Any show where Melissa Rivers turns out to be the stable one and almost the winner scares me more than her mother's horrifying plastic surgeries.
I concur with the above comments in the vein of "Celebrities?!?!? What celebrities? Where?" But I'll say this for Bruce Jenner--no matter how many embarrassing roles or dumb infomercials he appears in, he's still by leaps and bounds more of a celebrity than anyone else on this lame show. Anyone who wins an Olympic decathalon is the Mack Daddy for Life. The other notable thing about this show was how old Downtown Julie Brown looked. This show should have been called, "I'm a celebrity, DAMN IT!!!!"
When I saw the Super Bowl commercial with two people I've never heard of, I knew this was gonna stink.
I thought it jumped the shark when Tyson started lecturing everyone about their behavior. What an obnoxious guy!
I enjoyed watching this show (partly because I am addicted to reality t.v.). I was amazed how nice Chris Judd seemed (really, he was a sweetheart), I was actually touched by the way he talked of his ex JLo. He really shouldn't worry about losing her, she seems like a messed up Hollywood, self absorbed bitch (Ben can have her, they seem alike in many ways). Melissa Rivers and Downtown Julie Brown got a rude awakening when they were left without their botox, make-up and hair stylists. I bet it really bugged them that Alana Stewart looked way better than either of them and she is much older. That part was fun to watch. Stuttering John was surprisingly cool (Howard Stern Rules!). It was entertaining.

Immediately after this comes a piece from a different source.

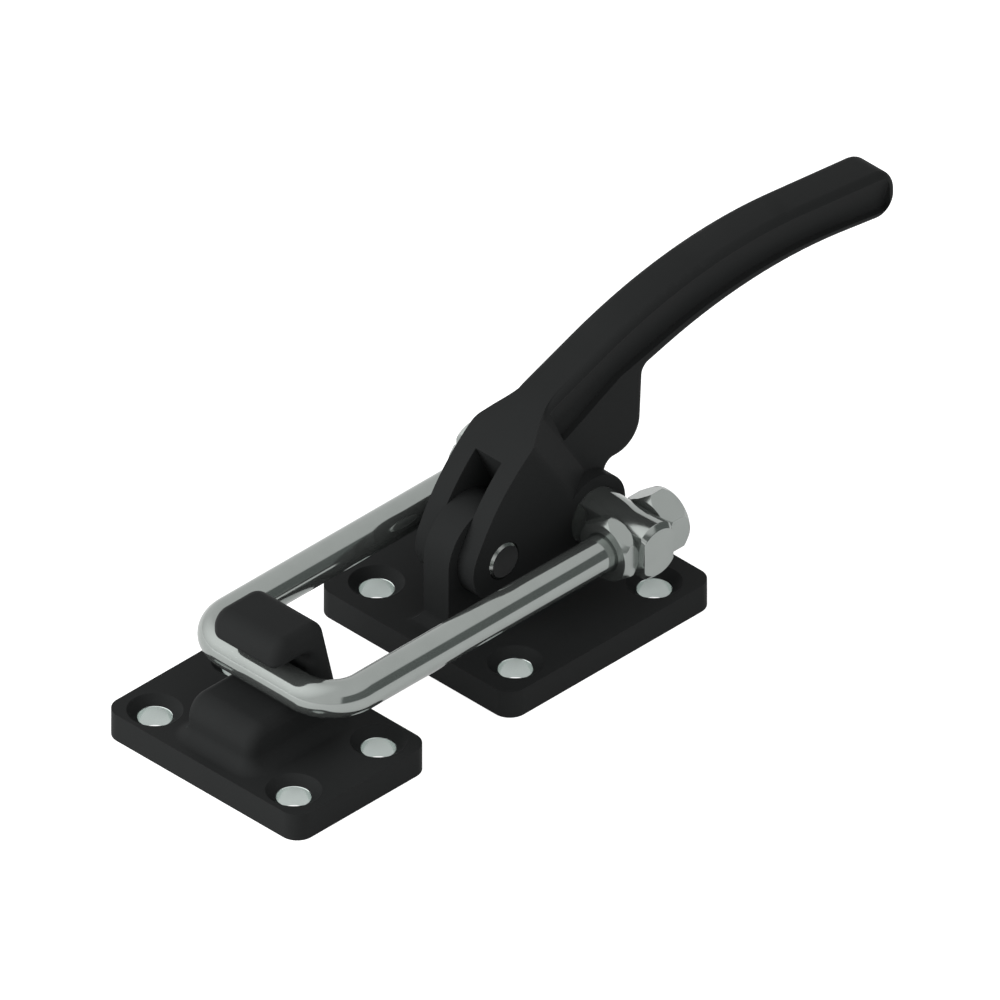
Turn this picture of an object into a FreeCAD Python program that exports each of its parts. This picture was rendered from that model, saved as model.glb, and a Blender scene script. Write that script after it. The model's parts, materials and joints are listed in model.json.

To the above poster who said that Bruce Jenner as an athlete did not belong among the celebrities because an athlete does not contribute to "art", like a celebrity does-You might want to rethink that idea. First of all, the dictionary (as the above retorts have quoted) does not define a celebrity that way. Second, I would think that BJ IS an artist in the sports field, my God, in his prime he was amazing. Third, exactly what have the other "celebrities" contributed to the art world? Melissa Rivers? Robin Leach? Nikki Ziering? Alana Stewart? Stuttering John? Tyson? Julie Brown? The only ones out of the whole group that haven't gained their celebrity simply by riding on the coattails of other celebrities (which as far as I know is not an "art"-well maybe it is!) are Maria Conchita Alonsa, and Chris. They have made actual contributions to the art world, and for the life of me I cannot think of any contribution made by any of the others. One other thought- I would love to know what these celebs do after the cameras turn off. No one actually believes that they do not head to the nearest luxury hotel after taping and soak in a nice hot tub, do they? Where's the National Enquirer when you need them?